> Entries with model source code:

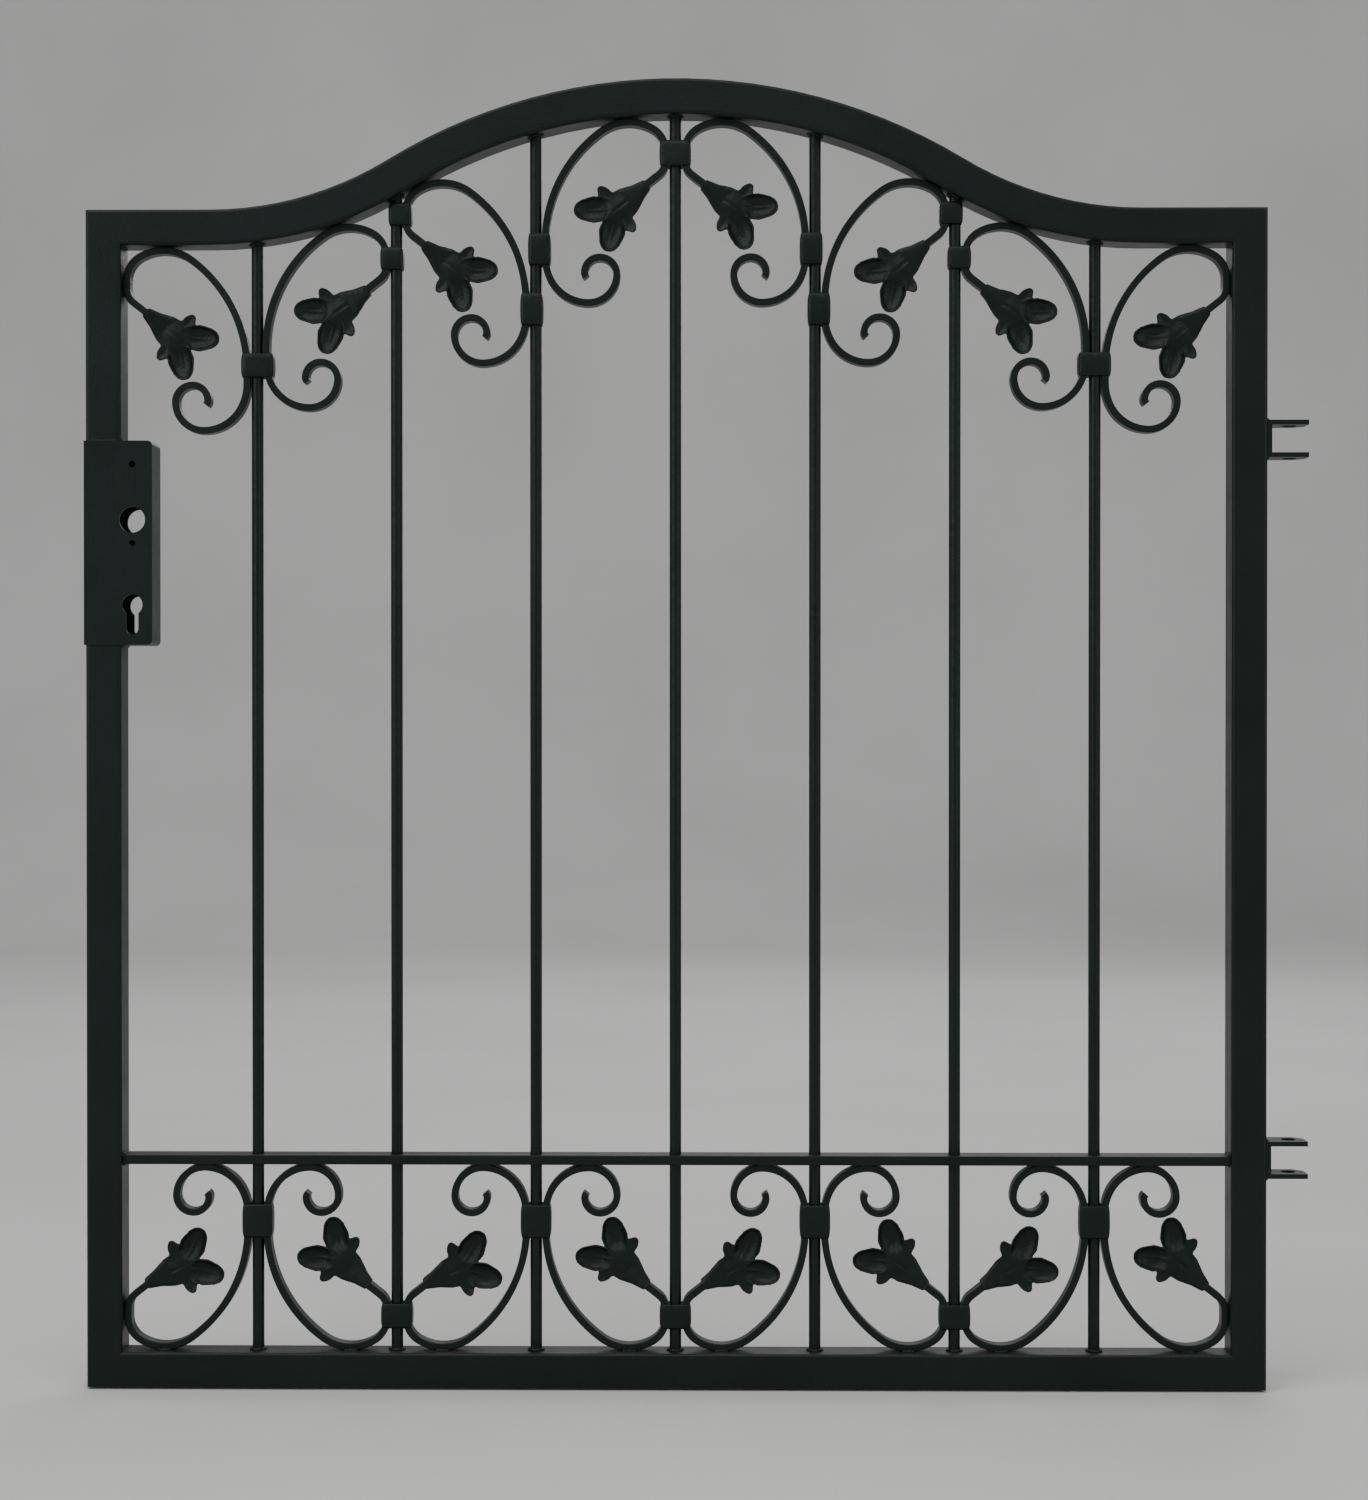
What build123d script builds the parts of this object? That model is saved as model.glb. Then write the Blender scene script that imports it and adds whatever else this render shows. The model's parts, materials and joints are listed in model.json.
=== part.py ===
from build123d import *
import os
from math import acos, atan, cos, degrees, radians, sin, sqrt

# Arched garden gate leaf in welded steel, in millimetres, +Z up.
# The frame lies in the XZ plane and faces -Y. The latch side is at -X, the hinge side at +X.
# The origin is the middle of the lower hinge's pin bore, in the frame's middle plane.

# Leaf
gate_width = 1000.0  # over both stiles
stile_height = 1000.0  # bottom of the gate to the flat ends of the top rail
crown_rise = 110.0  # crown of the arch above the flat ends
crown_radius = 455.0  # crown bend, to the tube's centre line
reverse_radius = 305.0  # bend between crown and flat end, to the centre line

# Square hollow section
tube = 30.0
tube_wall = 2.0
tube_corner = 3.0  # outside corner radius

# Upright bars and the flat rail they pass through
bar_count = 7
bar_diameter = 10.0
mid_rail_thickness = 8.0
mid_rail_depth = 20.0
punch_clearance = 0.15  # round a bar in its punched hole

# Scroll stock: flat bar bent on its edge
scroll_height = 159.0
scroll_slenderness = 1.4674  # height over width that the bends are drawn for
stock_thickness = 6.0
stock_depth = 12.0
edge_round = 0.8
tip_thinning = 0.7  # taken off each side of the stock at the coil's tip
seat_gap = 0.2  # between a scroll and what it is welded to

# Bends of a scroll, as shares of its width, so that the same scroll fits any bay
shank_share = 0.148
crook_share = 0.139
loop_share = 0.204
shoulder_share = 0.37
belly_share = 0.407
lap_share = 0.333
coil_shares = (0.222, 0.134, 0.120)  # each turns a quarter
curl_share = 0.046
leaf_slope = 38.0  # degrees, shank and leaf below level
loop_turn = 60.0  # degrees
belly_turn = 25.0
curl_turn = 50.0
loop_flat = 8.0  # straight stretches that lie along the bars
flank_flat = 12.0

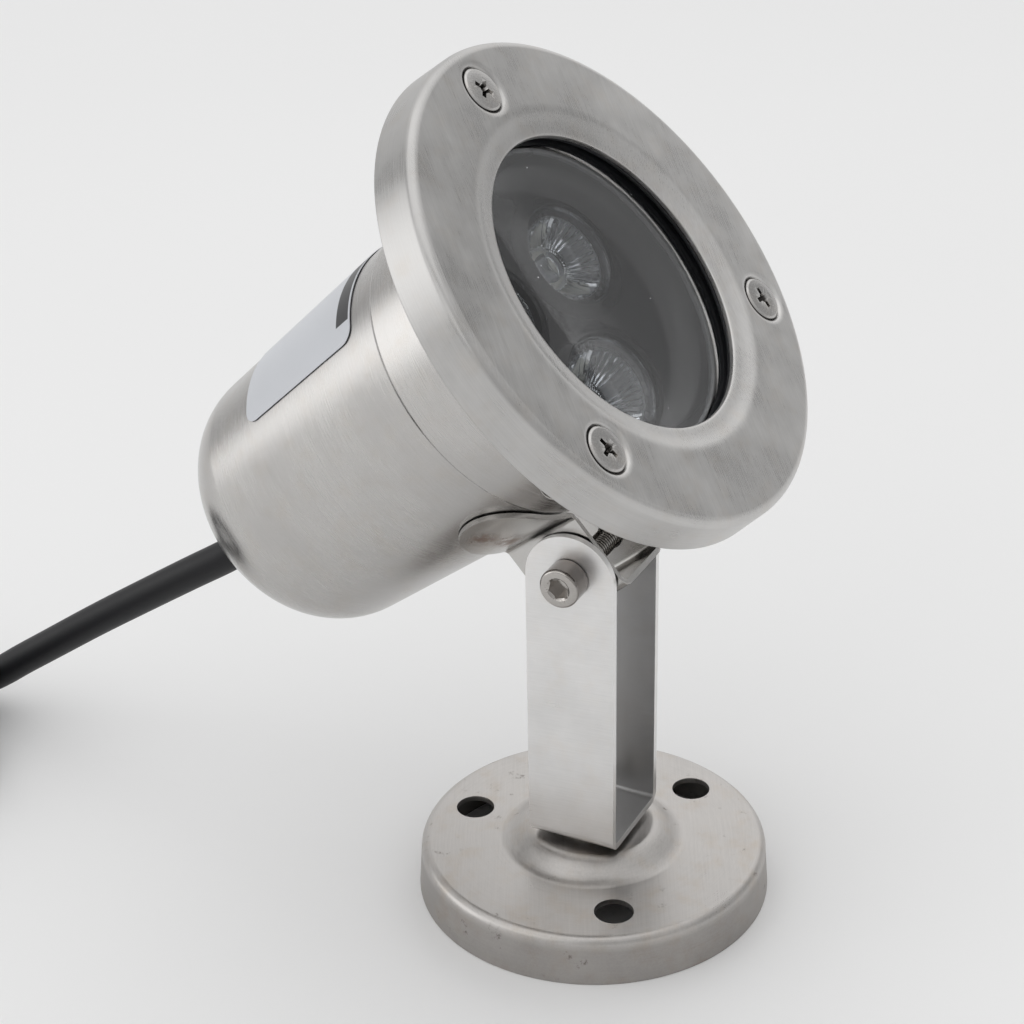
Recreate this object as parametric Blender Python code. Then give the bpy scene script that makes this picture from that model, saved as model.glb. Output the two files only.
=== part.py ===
"""Underwater pond light: a stainless steel spot lamp on a tilting U bracket and a round foot.

All lengths below are millimetres and are turned into metres by MM.
The lamp's own pieces are placed by s, the distance behind the bezel's front face along the lamp's
axis, and by r, the distance from that axis.
"""
import math

import bmesh
import bpy
from mathutils import Matrix, Vector

MM = 0.001
SEGMENTS = 48
GAP = 0.3

# Foot
STAND_Y = -23.8
BASE_TURN = 3.5
BASE_R = 37.5
BASE_TOP_R = 36.9
BASE_TOP = 10.9
BASE_SHEET = 1.2
BASE_ROLL = 2.6
BOSS_FOOT_R = 20.0
BOSS_TOP_R = 12.5
BOSS_TOP = 14.5
FOOT_HOLE_R = 4.1
FOOT_HOLE_RING = 27.6

# U bracket
ARM_OUT = 11.25
BRACKET_SHEET = 1.5
ARM_HALF_WIDTH = 9.7
BRACKET_FOOT = 15.8
BRACKET_BEND = 2.5
ARM_END_DROP = 0.6
HINGE_Z = 79.5
BOLT_HOLE_R = 2.75
BOLT_R = 2.5

# Lamp placing: its axis passes AXIS_OFFSET from the hinge, the bezel's face is FACE_Z ahead of it
TILT = 40.9
AXIS_OFFSET = 42.2
FACE_Z = 44.9

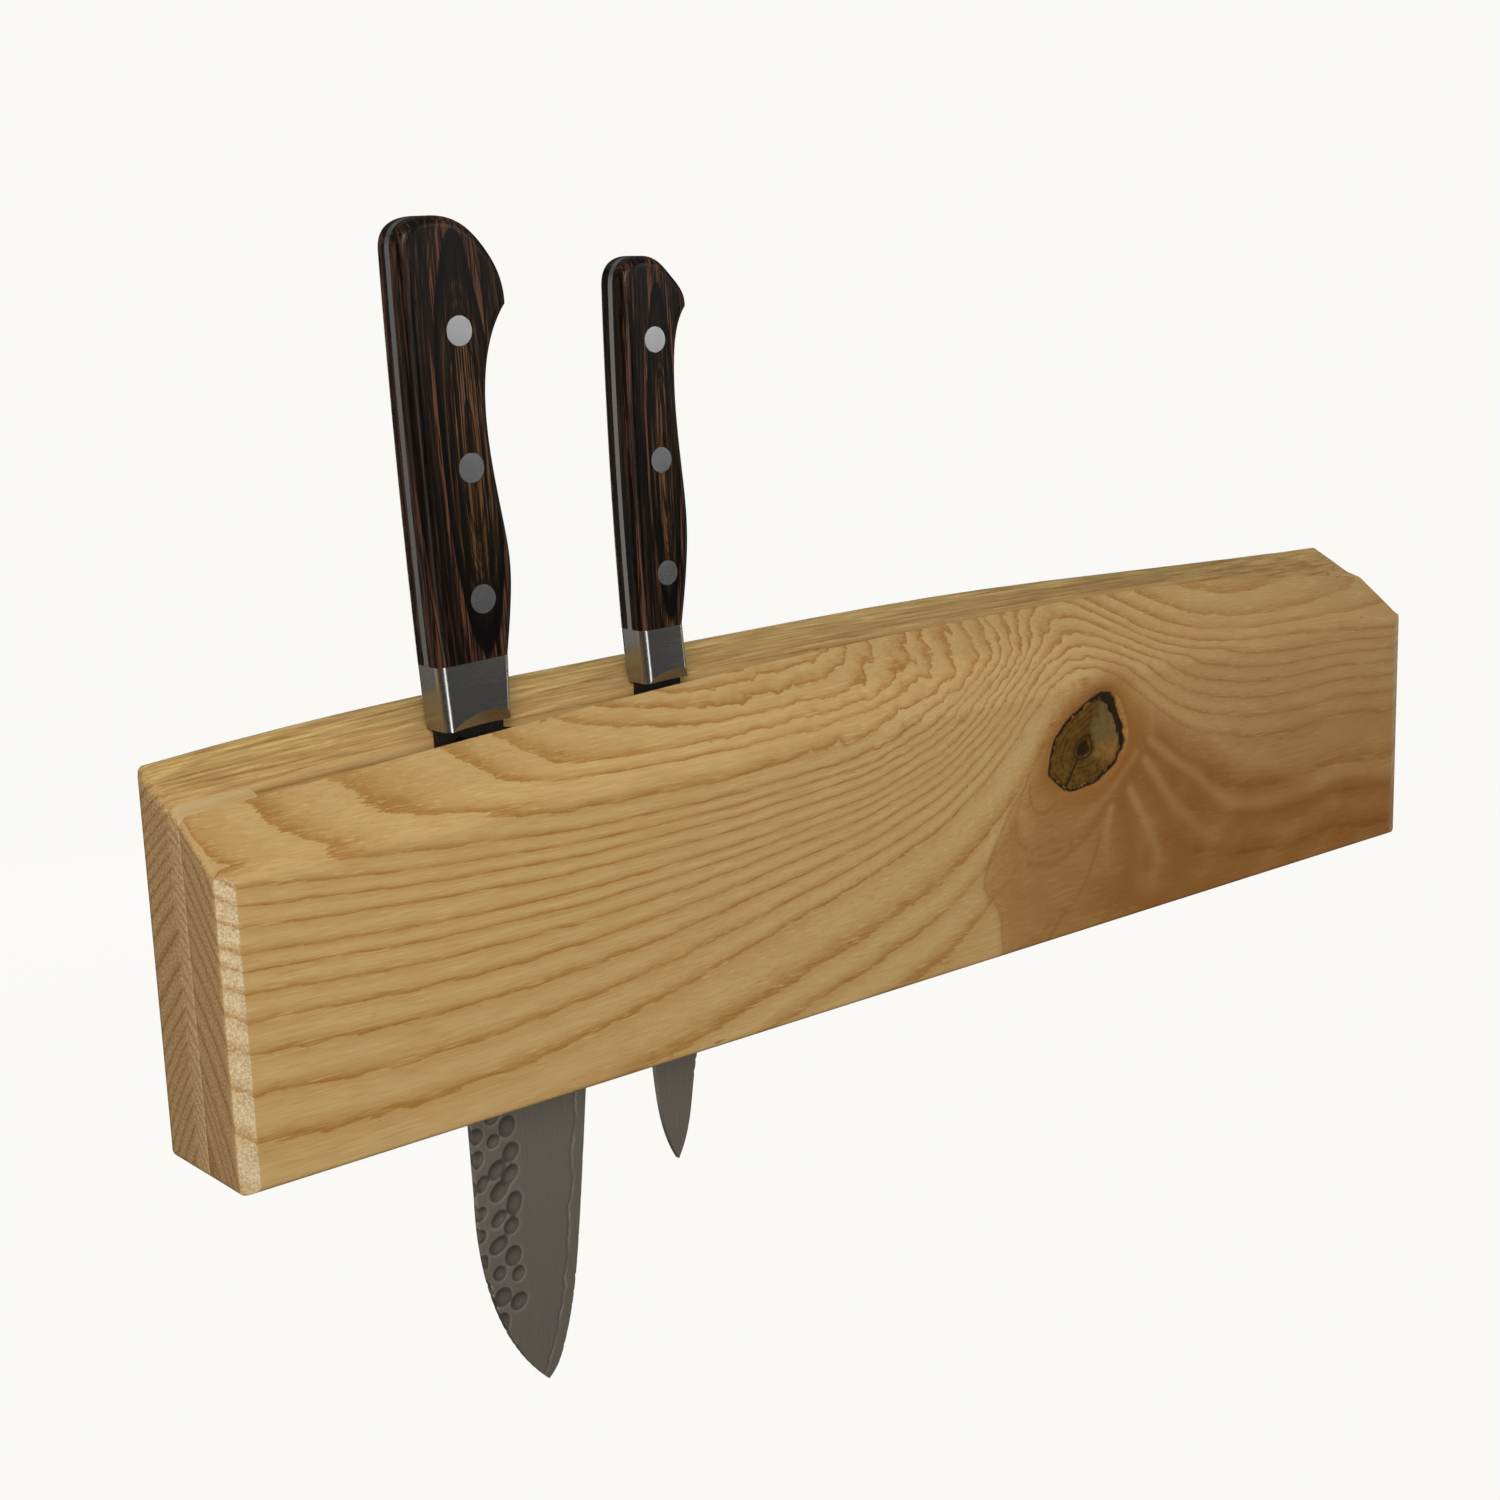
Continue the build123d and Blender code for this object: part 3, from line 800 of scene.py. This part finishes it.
def ash(name, light=(0.50, 0.342, 0.148), knotty=False, sawn=0.0):
    """Oiled ash. Each ring starts with a sharp line of open pores and pales outwards.

    A knotty board has heartwood and a knot. A sawn one has rough, patchy fibres on its top,
    which hide the rings by that much.
    """
    g = Graph(name)
    line = shades(light, 0.64, 0.45, 0.24)
    middle = shades(light, 0.88, 0.81, 0.72)
    fibre = g.stored("fibre", "Vector")
    wander = g.streaks(fibre, (0.10, 0.25, 0.25))
    ragged = g.streaks(fibre, (0.13, 2.0, 2.0), roughness=0.6)
    number = g.add(g.stored("ring"), g.multiply_add(wander, 0.30, -0.15))
    number = g.add(number, g.multiply_add(ragged, 0.20, -0.10))
    if knotty:
        curl = g.streaks(fibre, (0.17, 0.17, 0.17), detail=2)
        number = g.add(number, g.multiply(g.stored("curl"), g.multiply_add(curl, 1.6, -0.8)))
    season = g.math("FRACT", number)
    if knotty:
        season = g.multiply(season, g.multiply_add(g.stored("broad"), -0.45, 1.0))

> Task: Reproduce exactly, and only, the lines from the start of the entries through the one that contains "from math import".

> Exercise response:
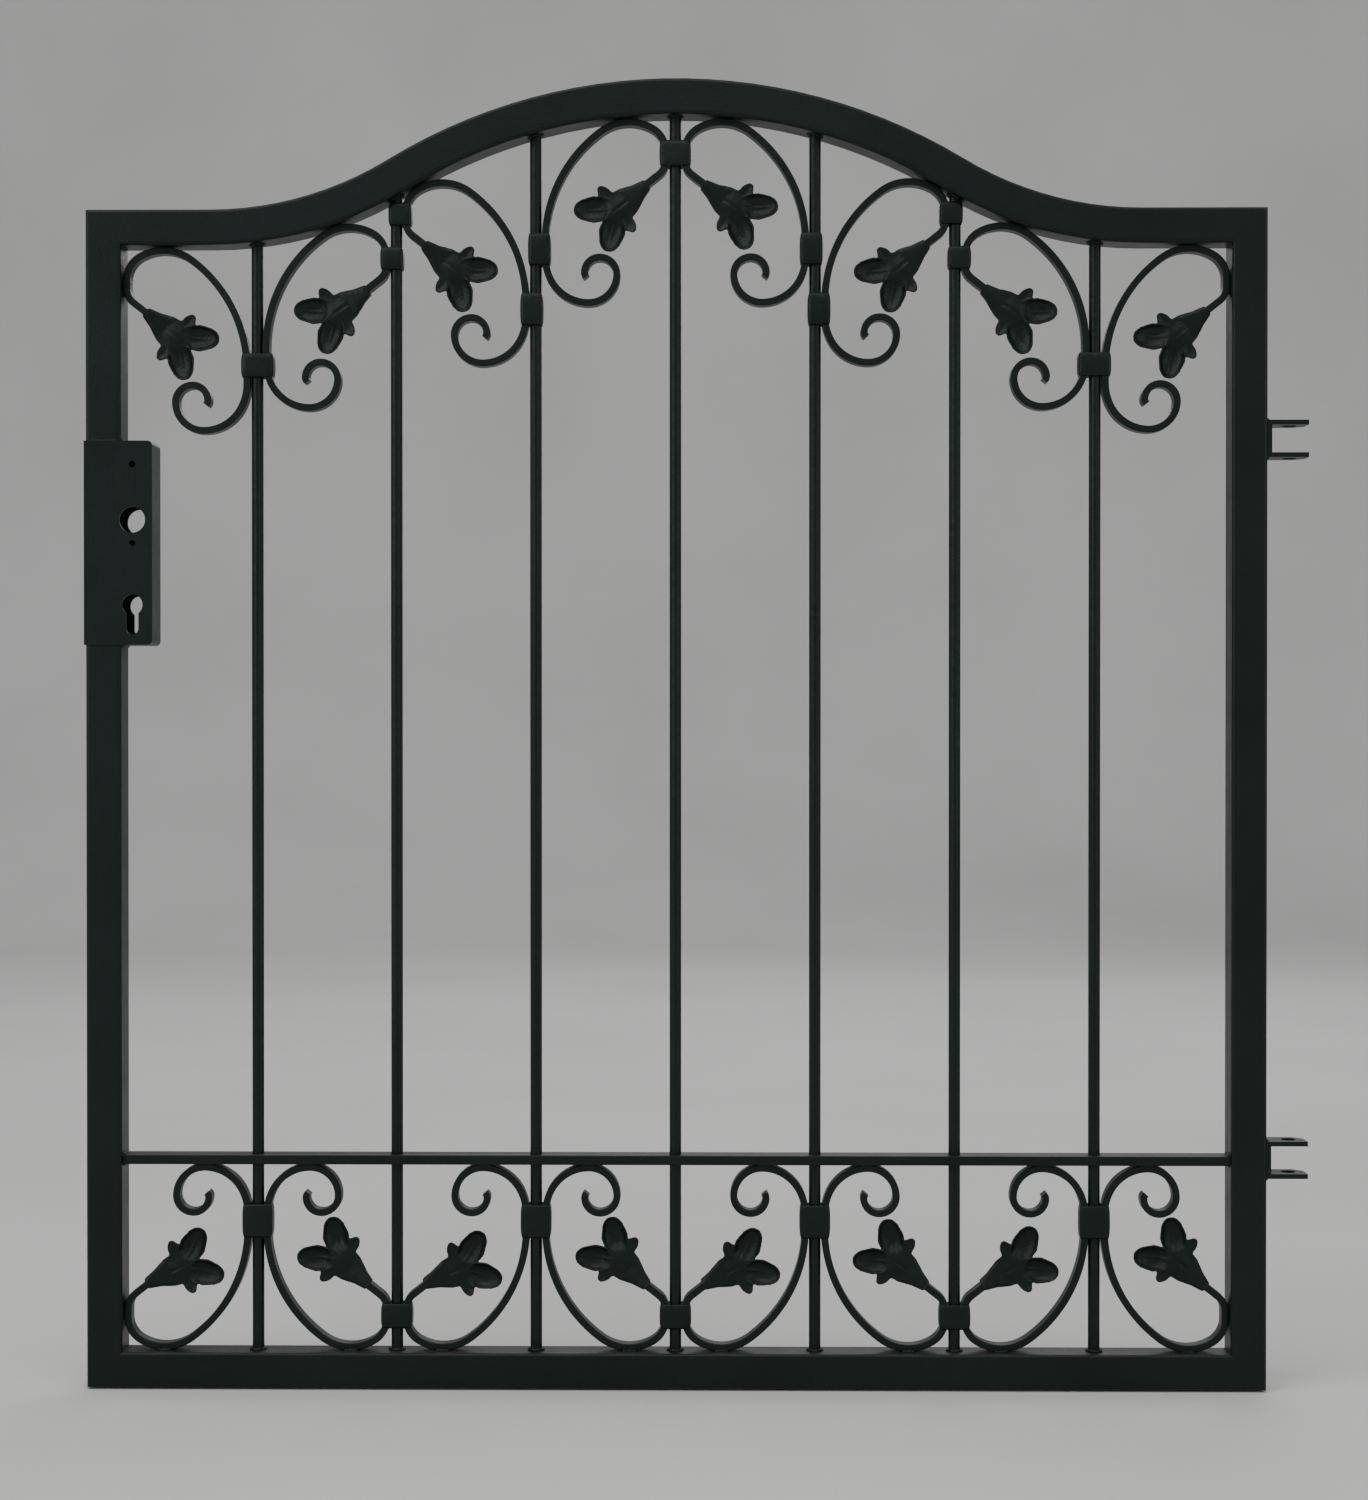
What build123d script builds the parts of this object? That model is saved as model.glb. Then write the Blender scene script that imports it and adds whatever else this render shows. The model's parts, materials and joints are listed in model.json.
=== part.py ===
from build123d import *
import os
from math import acos, atan, cos, degrees, radians, sin, sqrt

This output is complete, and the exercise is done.